Filtering training data for machine translation
Filtering for machine translation is the process of cleaning parallel data for training a machine translation system.
Parallel data can be filtered manually or automatically.
To filter parallel data, translation pairs with obvious noise and risky translations are dropped.
Translations pairs are also dropped if they have other obvious issues:
- Translations to the wrong language
- Sentence pairs with mismatched URLs, names, or numbers
- Sentence pairs with mismatched tags
- Sentence pairs with mismatched length
- Translations with broken encoding or invalid characters
Some sentence pairs have issues that are more difficult to filter out.
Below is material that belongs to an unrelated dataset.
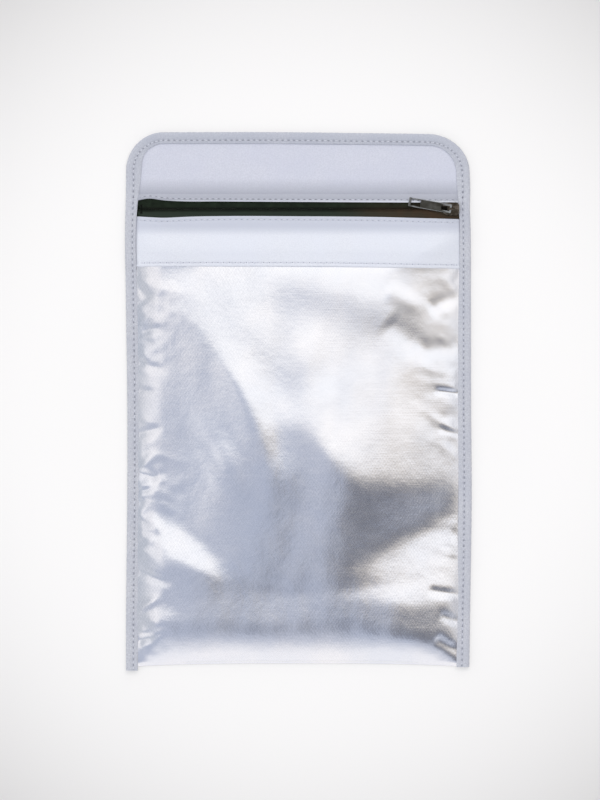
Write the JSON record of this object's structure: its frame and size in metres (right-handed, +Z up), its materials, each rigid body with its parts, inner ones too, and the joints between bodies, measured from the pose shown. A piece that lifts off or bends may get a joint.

- Creative human translations
- Translations that are structured differently than the original
- Translations that are equal to the original
- Translations from a third language
- Very short input
Preprocessing is often normalisation.
- Decoding or encoding
- Invalid characters
- Leading or trailing whitespace
- Alternative whitespace characters
- Alternative punctuation characters
Filtering and preprocessing can hurt translation quality, by removing or changing useful data.
- Removing duplicate segments
- Removing non-alphabetical symbols
- Removing irrelevant languages
- Spelling out or collapsing acronyms
- Replacing named entities with placeholders
- Matching the original and the translated sentences punctuation
- Fixing typos and spelling mistakes